Aluminum windows can conduct electricity, though not as well as other metals like copper and steel. If a lightning strike is close enough, the coatings on aluminum windows and railings can melt.
Thunder is a shock wave caused by the rapid expansion of heated air around lightning. These shock waves can cause structural degradation and cracking in concrete, brick, cinderblock, and stone, depending on their intensity and proximity. Brick and stone chimneys are particularly susceptible as the vibrations can damage the mortar and shake the flashing loose.
Benjamin Franklin said, the only absolutely safe place to go in a lightning storm is "inside sitting in a silk hammock reading a good book."
What to Do After A Lightning Strike
Fire and Scorching
A direct strike on your home should be called into 9-1-1 immediately, even if you don't see any fire or scorching. Fires inside the walls and in the attic can smolder for hours undetected. The fire department can use a sensor to detect heat within your walls and quickly address any issues.

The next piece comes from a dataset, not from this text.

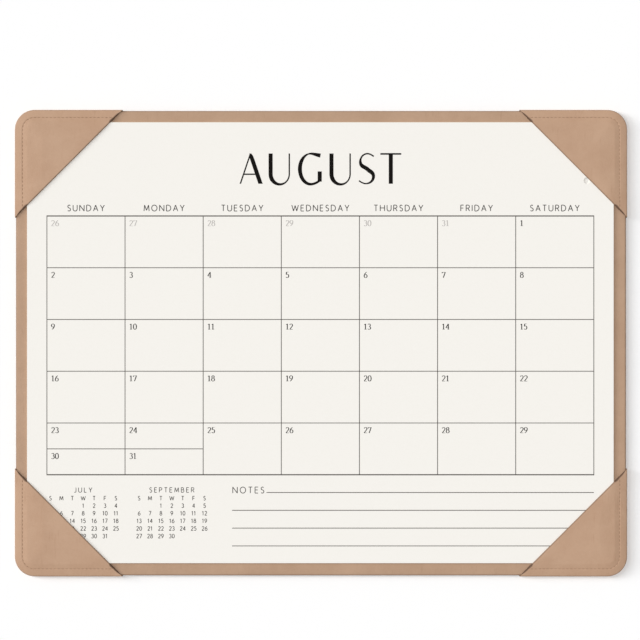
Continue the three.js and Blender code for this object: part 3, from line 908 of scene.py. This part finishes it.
def contrast_pen(thick, thin):
    """Thick where a stroke runs down the page and thin where it runs across, by the power 1.5 of its slope,
    which is the share of its length that goes down."""
    return lambda line: thin + (thick - thin) * np.abs(directions(line)[:, 1]) ** 1.5


def text_ribbons(text, left, base, height, tracking, pen, step=0.05, table=letters):
    """The ribbons of a word: letters are laid side by side from the left, a tracking apart. The step is
    the distance between a stroke's points, as a share of the height."""
    made = []
    for letter in text:
        width, strokes = table[letter]
        for k, stroke in enumerate(strokes):
            line = smooth_stroke(stroke, step) * height + [left, base]
            made.append(ribbon(line, pen(line), ink_layer(k)))
        left += width * height + tracking
    return made


def centred(text, middle, base, height, tracking, pen, step=0.05):
    """A word whose middle is at a given X."""
    width = sum(letters[letter][0] for letter in text) * height + tracking * (len(text) - 1)
    return text_ribbons(text, middle - width / 2, base, height, tracking, pen, step)


def print_piece(name, ribbons, material):
    """One piece from many ribbons: each ribbon is closed round its sides and at both ends."""
    faces, first = [], 0
    for bar in ribbons:
        index = np.arange(len(bar) * 4).reshape(-1, 4) + first
        faces += bar_faces(index)
        first += len(bar) * 4
    made = dressed(mesh_object(name, np.concatenate(ribbons), faces, sharp=None), material)
    return made


# %% Printed rules
rule_width = 0.66 * MM
frame_width = 1.0 * MM
row_count, column_count, split_columns = 5, 7, 2
note_rules = [f"note_rule_{number}" for number in (1, 2, 3, 4)]
low_grid, high_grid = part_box("month_grid")
low_rule, high_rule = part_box("note_rule_2")
rule_half = (high_rule.y - low_rule.y) / 2
frame_inset = 0.325 * MM
grid_left = low_grid.x + rule_half
grid_top = high_grid.y - frame_inset
grid_bottom = low_grid.y + frame_inset
column_width = (high_grid.x - rule_half - grid_left) / column_count
row_depth = (grid_top - grid_bottom) / row_count


def rule(start, end, width=rule_width, order=0):
    """A straight printed rule between two points."""
    return ribbon(np.array([start, end]), np.full(2, width), ink_layer(order))


def make_rules():
    """The month's lattice, the line that splits its last two cells, and the four writing rules."""
    made = []
    for column in range(column_count + 1):
        x = grid_left + column * column_width
        made.append(rule((x, low_grid.y), (x, high_grid.y), order=1))
    for row in range(row_count + 1):
        y = grid_top - row * row_depth
        width = frame_width if row in (0, row_count) else rule_width
        made.append(rule((low_grid.x, y), (high_grid.x, y), width))
    split_x = grid_left + split_columns * column_width
    split_y = grid_bottom + row_depth / 2
    made.append(rule((low_grid.x, split_y), (split_x, split_y)))
    for node in note_rules:
        low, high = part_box(node)
        middle = (low.y + high.y) / 2
        made.append(rule((low.x, middle), (high.x, middle)))
    return made


printed_rules = print_piece("printed_rules", make_rules(), prints["rule_print"])
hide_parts("month_grid", *note_rules)

# %% [markdown]
# The heading
# The month's name stands alone at the head of the page in tall letters of strong contrast, so its
# letters are drawn again with weights along each stroke: down strokes thick, up strokes and bars thin.

# %% The month's name
page_middle_x = (low_leaves.x + high_leaves.x) / 2
page_middle_y = (low_leaves.y + high_leaves.y) / 2
heading_height = 26.4 * MM
heading_base = page_middle_y + 138.55 * MM
heading_thick = 3.6 * MM
heading_thin = 1.22 * MM

heading_letters = {
    "A": [([(0.015, -0.05), (0.368, 1.0)], [(0, 0), (1, 0)]),
          ([(0.352, 1.02), (0.715, -0.05)], [(0, 0.05), (0.12, 0.9), (0.2, 1), (1, 1)]),
          ([(0.135, 0.315), (0.58, 0.315)], [(0, 0), (1, 0)])],
    "U": [([(0.065, 1), (0.065, 0.33), *arc(0.373, 0.32, 0.308, 0.34, 180, 360, 24), (0.681, 1)],
           [(0, 1), (0.36, 1), (0.5, 0.35), (0.6, 0), (1, 0)])],
    "G": [([(0.74, 0.93), *arc(0.42, 0.49, 0.36, 0.51, 72, 285, 30), (0.62, 0.035), (0.73, 0.12)],
           [(0, 1), (0.06, 0.8), (0.2, 0), (0.36, 0.8), (0.5, 1), (0.7, 0.75), (0.85, 0.4), (1, 0.3)]),
          ([(0.715, 0.41), (0.715, 0.07)], [(0, 1), (1, 1)])],
    "S": [([(0.5, 0.9), *arc(0.29, 0.74, 0.24, 0.26, 55, 215, 14), (0.25, 0.52), (0.38, 0.4),
            *arc(0.24, 0.24, 0.255, 0.24, 35, -115, 14), (0.01, 0.1)],
           [(0, 0), (0.26, 0.1), (0.4, 0.9), (0.58, 1), (0.75, 0.4), (0.86, 0), (1, 0)])],
    "T": [([(0, 0.985), (0.69, 0.985)], [(0, 0.1), (1, 0.1)]),
          ([(0.345, 0.985), (0.345, 0)], [(0, 1), (1, 1)])],
}
heading_lefts = np.array([-71.1, -45.6, -20.0, 7.4, 32.8, 51.7]) * MM
heading_step = 0.02


def softened(line, reach):
    """A moving average over a stroke's points, so that arcs and straights flow into one another."""
    window = np.ones(2 * reach + 1) / (2 * reach + 1)
    start = 2 * line[0] - line[reach:0:-1]
    end = 2 * line[-1] - line[-2 : -reach - 2 : -1]
    padded = np.vstack([start, line, end])
    return np.column_stack([np.convolve(padded[:, k], window, "valid") for k in (0, 1)])


def make_heading(text):
    """Each letter's strokes at its place: a stroke's width follows its own weights, given along it as
    pairs of position and weight, from thin at 0 to thick at 1. Slanted ends are cut level at the lines."""
    made = []
    for letter, left in zip(text, heading_lefts):
        for k, (stroke, weights) in enumerate(heading_letters[letter]):
            line = smooth_stroke(stroke, heading_step)
            line = softened(line, 4) if letter in "GS" and k == 0 else line
            line = line * heading_height + [left, heading_base]
            share = np.interp(np.linspace(0, 1, len(line)), *zip(*weights))
            width = heading_thin + (heading_thick - heading_thin) * share
            bar = ribbon(line, width, ink_layer(k))
            if letter == "A":
                bar[..., 1] = np.clip(bar[..., 1], heading_base, heading_base + heading_height)
            made.append(bar)
    return made


print_piece("heading_letters", make_heading("AUGUST"), prints["dark_print"])

# %% [markdown]
# Days and dates
# Seven names stand over the columns. A date sits in the upper left corner of each cell: the last days of
# the month before in faint print, and the last two days share a cell with the week before.

# %% Names of the days
name_height = 5.2 * MM
name_tracking = 2.2 * MM
name_base = grid_top + 4.3 * MM
name_pen = plain_pen(0.7 * MM)
day_names = ["SUNDAY", "MONDAY", "TUESDAY", "WEDNESDAY", "THURSDAY", "FRIDAY", "SATURDAY"]

name_ribbons = []
for column, day in enumerate(day_names):
    name_middle = grid_left + (column + 0.5) * column_width
    name_ribbons += centred(day, name_middle, name_base, name_height, name_tracking, name_pen)
print_piece("day_names", name_ribbons, prints["name_print"])

# %% Dates
date_height = 4.9 * MM
date_tracking = 0.8 * MM
date_inset_x = 4.0 * MM
date_inset_y = 3.8 * MM
date_pen = contrast_pen(0.85 * MM, 0.34 * MM)
date_step = 0.06
first_column = 6
month_days = 31
last_month_days = 31

# Three of the dates' digits have feet or a spur, which the small plain numbers have not.
date_digits = {
    **letters,
    "1": (0.5, [[(0.04, 0.84), (0.25, 0.98)], [(0.25, 1), (0.25, 0)], [(0.06, 0.03), (0.46, 0.03)]]),
    "4": (0.6, [[(0.43, 0), (0.43, 1)], [(0.43, 1), (0, 0.3)], [(0, 0.3), (0.6, 0.3)],
                [(0.28, 0.03), (0.58, 0.03)]]),
    "7": (0.56, [[(0, 0.97), (0.56, 0.97)], [(0.56, 1), (0.2, 0)], [(0.02, 1), (0.02, 0.8)]]),
}


def date_ribbons(number, column, row):
    """A date's digits in the upper left corner of its cell, or of its lower half in a half row."""
    left = grid_left + column * column_width + date_inset_x
    base = grid_top - row * row_depth - date_inset_y - date_height
    text = str(number)
    return text_ribbons(text, left, base, date_height, date_tracking, date_pen, date_step, date_digits)


faint_dates, dates = [], []
for column in range(first_column):
    faint_dates += date_ribbons(last_month_days - first_column + 1 + column, column, 0)
for number in range(1, month_days + 1):
    row, column = divmod(number - 1 + first_column, column_count)
    dates += date_ribbons(number, column, min(row, row_count - 0.5))
print_piece("faint_dates", faint_dates, prints["faint_print"])
print_piece("date_numbers", dates, prints["date_print"])

# %% [markdown]
# Small months and notes
# The months before and after stand small at the foot of the page, and a heading word starts the first
# writing rule. The months are placed from the page's middle, and their rows go down by a fixed pitch.

# %% Small months and the notes heading
small_pitch_x = 9.5 * MM
small_pitch_y = 6.62 * MM
small_height = 3.5 * MM
small_tracking = 0.75 * MM
small_days = "SMTWTFS"
small_days_drop = 6.9 * MM
small_dates_drop = 13.4 * MM
small_pen = plain_pen(0.56 * MM)
small_step = 0.1
title_height = 4.1 * MM
title_tracking = 2.2 * MM
title_base = page_middle_y - 130.2 * MM


def small_month(title, middle, first_day, days):
    """A title over seven initials, with the days counted along rows from the first day's column."""
    def entry(text, column, base):
        x = middle + (column - 3) * small_pitch_x
        return centred(text, x, base, small_height, small_tracking, small_pen, small_step)

    made = centred(title, middle, title_base, title_height, title_tracking, small_pen)
    for column, letter in enumerate(small_days):
        made += entry(letter, column, title_base - small_days_drop)
    for day in range(1, days + 1):
        row, column = divmod(day - 1 + first_day, column_count)
        made += entry(str(day), column, title_base - small_dates_drop - row * small_pitch_y)
    return made


small_ribbons = small_month("JULY", page_middle_x - 206.6 * MM, 3, 31)
small_ribbons += small_month("SEPTEMBER", page_middle_x - 129.4 * MM, 2, 30)
print_piece("small_months", small_ribbons, prints["name_print"])

notes_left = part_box("note_rule_2")[0].x + 0.6 * MM
notes_base = page_middle_y - 130.9 * MM
notes_height = 5.3 * MM
notes_tracking = 2.5 * MM
notes = text_ribbons("NOTES", notes_left, notes_base, notes_height, notes_tracking, plain_pen(0.66 * MM))
print_piece("notes_heading", notes, prints["name_print"])

# %% [markdown]
# Light, floor and camera
# A panel overhead gives the plain light, and a row of soft windows at the left, a little towards the
# head of the page, draws the shadow to the right of the holder. A white surrounding fills the rest.

# %% Floor and surrounding
floor_half = 3.0


def make_floor():
    """A white floor at the height that the holder lies on."""
    mesh = bpy.data.meshes.new("floor")
    corners = [(x * floor_half, y * floor_half, 0) for x, y in ((-1, -1), (1, -1), (1, 1), (-1, 1))]
    mesh.from_pydata(corners, [], [(0, 1, 2, 3)])
    material, _, shader = new_material("white_floor")
    adjust(shader, Base_Color=(0.98, 0.98, 0.98, 1), Roughness=1.0, Specular_IOR_Level=0.0)
    mesh.materials.append(material)
    placed("floor", mesh)


def make_world(fill):
    """An even white surrounding, as strong as fill for light and 1 where the camera or a mirror sees it."""
    world = bpy.data.worlds.new("soft_surrounding")
    world.use_nodes = True
    tree = world.node_tree
    path = tree.nodes.new("ShaderNodeLightPath").outputs
    mirrored = math_node(tree, "MAXIMUM", path["Is Glossy Ray"], path["Is Transmission Ray"])
    seen = math_node(tree, "MAXIMUM", path["Is Camera Ray"], mirrored)
    strength = remapped(tree, seen, (0.0, 1.0), (fill, 1.0))
    adjust(tree.nodes["Background"], Color=(1, 1, 1, 1), Strength=strength)
    bpy.context.scene.world = world


make_floor()
make_world(fill=0.26)
print("floor and surrounding ready")


# %% Suns
def make_sun(name, share, tilt_left, tilt_up, width):
    """A wide sun that gives the floor a share of full light: its strength is pi times that share, divided
    by the height of its direction. Tilts and width are in degrees."""
    lamp = bpy.data.lights.new(name, "SUN")
    made = placed(name, lamp)
    made.rotation_euler = (math.radians(-tilt_up), math.radians(-tilt_left), 0)
    lamp.energy = math.pi * share / made.rotation_euler.to_matrix()[2][2]
    lamp.angle = math.radians(width)


make_sun("overhead_panel", 0.385, 0, 0, 16)
for number, tilt in enumerate((29, 50, 66)):
    make_sun(f"window_{number}", 0.125, tilt, 12, 18)
print("four suns")

# %% Camera
photo_width = 557.7 * MM
photo_middle = (-0.87 * MM, 20.17 * MM)
camera_height = 6.0
camera = placed("camera", bpy.data.cameras.new("camera"))
camera.data.sensor_width = 36
camera.data.lens = 36 * (camera_height - high_cover.z) / photo_width
camera.data.clip_end = 50
camera.location = (*photo_middle, camera_height)
bpy.context.scene.camera = camera
bpy.context.scene.view_settings.view_transform = "Standard"
print("lens", round(camera.data.lens, 1), "mm")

If there is no fire, you should contact a professional contractor to schedule a complete inspection of your roof, chimneys, roofing shingles, siding, gutters, and walls for damage.
What Insurance Should Cover
Your homeowners policy typically covers damage from a lightning strike. If you have a professional contractor inspect your home and damage is found, Mutual Assurance will pay for the inspection and the damages. If the contractor finds no damage, the homeowner will pick up the cost for the inspection.
Please remember that keeping your homeowner policy up to date is essential for you to get the correct coverage.
Some Lightning Facts You Probably Didn't Know
Lightning doesn't actually travel at the speed of light. The flashes we see do (670,000,000 mph), but electricity/power travels at only 270,000 mph.
The most lightning struck location in the world is Lake Maracaibo in Venezuela. Thunderstorms here occur 140-160 nights each year with an average of 28 strikes per minute. Some storms last up to 10 hours, which would equate to 40,000 strikes in one night.
Helicopters can cause lightning. While flying, a copter acquires a negative charge. When it passes through an area that is positively charged (like the base of a cumulonimbus cloud) it can trigger a lightning strike.
There are 1.4 billion lightning strikes every year. That's 44 strikes every second.
Lightning destroys trees, but it can help other plants grow. The extreme heat of a lightning strike causes nitrogen to bond with oxygen, creating nitrogen oxides. These oxides combine with moisture in the air that falls as rain and waters plants with nitrate rich water.
The actual width of a lightning strike is only about 3/4" to 1 1/4" wide. The average length, however, is 2-3 miles.
The temperature of a lightning strike is 30,000°C/54,032°F. That's five times hotter than the sun.
While you have always thought that counting the number of seconds between seeing lightning and hearing thunder tells you how many miles away the strike is, this formula is wrong. The right way to determine the distance away is to count the number of seconds between the flash and the boom and then divide that number by 5.
And lastly, until the late 18th century, it was believed that ringing church bells repelled lightning. This is why many of the bells bore the inscription fulgura frango, meaning "I chase lightning." During a thunderstorm, bell ringers would run to the tower to ring the bells, one of the worst places to be in a storm. Between 1753 and 1786, 103 bell-ringers in France were struck by lightning and killed. The custom was subsequently banned.